L’altra faccia di BlacKkKlansman. Nel film di Spike Lee del 2018 si raccontava la storia di Ron Stallworth, poliziotto di colore che negli anni Settanta era riuscito a infiltrarsi nel Ku Klux Klan. Oggi in Il colore della libertà succede il contrario: un ragazzo bianco si unisce agli attivisti afroamericani per difendere i loro diritti. Siamo in Alabama, negli anni Sessanta. Il suo nome è Bob Zellner. È il nipote di un membro del Klan, ma il suo pensiero è ben diverso da quello del nonno.

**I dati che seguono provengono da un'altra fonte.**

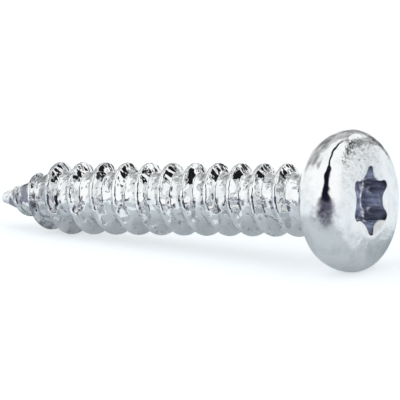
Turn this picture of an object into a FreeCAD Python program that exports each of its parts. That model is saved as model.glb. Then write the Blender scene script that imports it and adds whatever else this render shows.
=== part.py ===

Qui Spike Lee compare tra i produttori, mentre dietro la macchina da presa c’è Barry Alexander Brown, storico montatore proprio di Spike Lee. Il suo talento lo si vede nell’utilizzo del materiale di repertorio, nelle sequenze anche ironiche a cui riesce a dar vita alternando immagini a colori e in bianco e nero, nel volersi rivolgere direttamente allo spettatore.

Forse gli manca la grinta del maestro. La sua è una regia quieta, posata, che tocca ferite difficili da rimarginare. Il pregio di Il colore della libertà è di non essere mai urlato, ma di mettere in scena con rigore i soprusi e le ingiustizie, infiammandosi solo quando è il momento. Senza mai accostarsi al cinema di John Singleton o alle battaglie di Ava DuVernay, Brown trova la sua cifra stilistica nei legami tra i suoi protagonisti, nella forza delle loro relazioni.

 

Il tema è quello dell’uguaglianza, s’intende. La peculiarità però è di focalizzarsi sugli opposti. Interessante la sequenza in cui il razzismo si sviluppa al contrario. Zellner è seduto in un locale, sta bevendo un caffè. Viene “aggredito” da un uomo di colore, che glielo rovescia sulla camicia. Brown ragiona su una discriminazione che assume un valore universale, che non si ferma davanti alle apparenze.

Il grande schermo spesso ci ha mostrato un odio razziale che si scatena anche tra persone con la stessa pelle. Da qui nasce il titolo: Il colore della libertà. Non è una questione di cromature, ma di animo umano, avvelenato e poco attento all’altro. Il film è tratto dall’autobiografia di Zellner, che ha ottantadue anni e vive in Florida. È stato un membro di spicco dello Student Nonviolent Coordinating Commitee (SNCC), uno dei principali movimenti che hanno combattuto la segregazione nel Sud degli Stati Uniti.